At a Canal Authority press briefing, top administrator Jorge Luis Quijano acknowledged that when the plans were laid out for the expansion project, petroleum shipments from the U.S. were not in the cards. But the shale drilling revolution changed things.
Now, with the ending of the U.S. ban on oil exports, Panama also expects to be seeing crude oil shipments, with Very Large Crude Carriers moving American “light,” low-sulfur crude to ports all across the Pacific Seaboard.
Liquid Bulk Specialist Arango S. interviewed earlier, said that even could include fully loaded Suezmax tankers. High-sulfur “heavy” crudes, such as those produced in Venezuelan wells, would so weigh the tankers down that they could only be loaded half full, Arango said, but “condensate,” light crude, such as that produced by Texas’ Eagle Ford and the Utica Shale in Pennsylvania and Ohio, or the light crude coming from the Permian Basin in West Texas and eastern New Mexico, could more easily be moved through the canal.
In today’s energy markets, where low commodity prices have crushed many a best-laid business plan and sent many energy producers (and some shippers!) to the bankruptcy courts, critics have questioned whether the Canal Authority made the wrong bet at the wrong time, looking to make money at a time when many of its potential customers are drowning in red ink.
Canal Authority Executive Vice President Ilya R. Espinosa de Marotta, an engineer involved in planning improvements for the canal for most of her 20 years at the Authority, dismissed that along with a litany of engineering issues raised in a recent New York Times report questioning the quality of the concrete used to build the locks, and complaints by the Panamanian Society of Civil Engineers, the Canal pilots’ union and the tugboat captains themselves about the decision to use tugs to move ships through the locks instead of the old system’s electric engines as just “old news.”
For as Authority Administrator Quijano said at the press briefing, it often is said that generals prepare for war with the army they’d like to have but fight their battles with the army they actually do have.
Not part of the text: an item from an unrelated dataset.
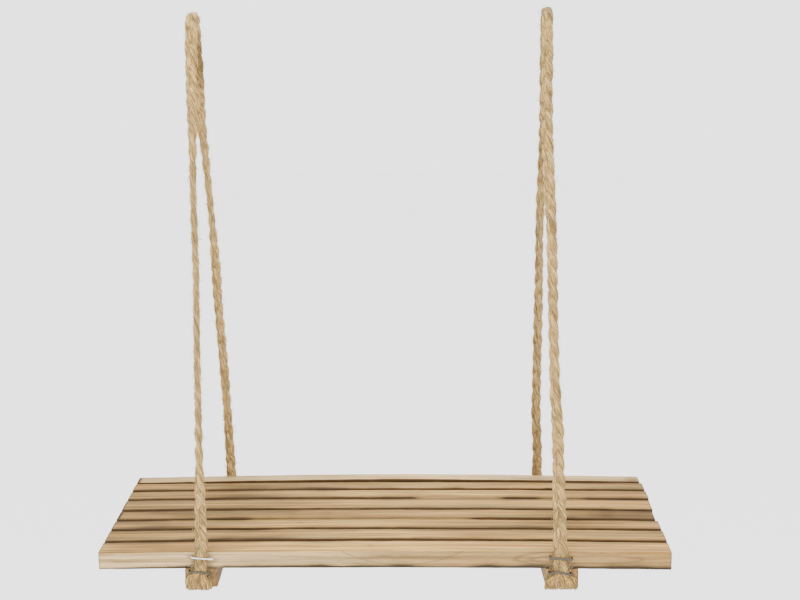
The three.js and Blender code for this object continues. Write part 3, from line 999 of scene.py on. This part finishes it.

Panama, he said, had long been working to build the logistics connection everyone would like to have, sure that the market would catch up to Panama’s forward-thinking audacity.
Thus, in Administrator Quijana’s view, Panama will see the tripling of canal transits it planned for. Using the old locks, big cargo and passenger ships were paying $200,000 to $300,000 a transit. Now, he said, a new, higher “toll structure” will enable Panama, in 20 years, to pay off the loans it took to build this $5.3-billion expansion project.
That’s despite a whopping $3-billion-plus claim for additional fees filed by the Spanish-led contractor team that built the new lock system. The Authority negotiated a moratorium on its collection, but that bill still is out there.
Still, Quijana was upbeat: “We’ve been through these commodity price cycles before,” he said. “We know how it comes out.” In Panama’s view, the future is bright.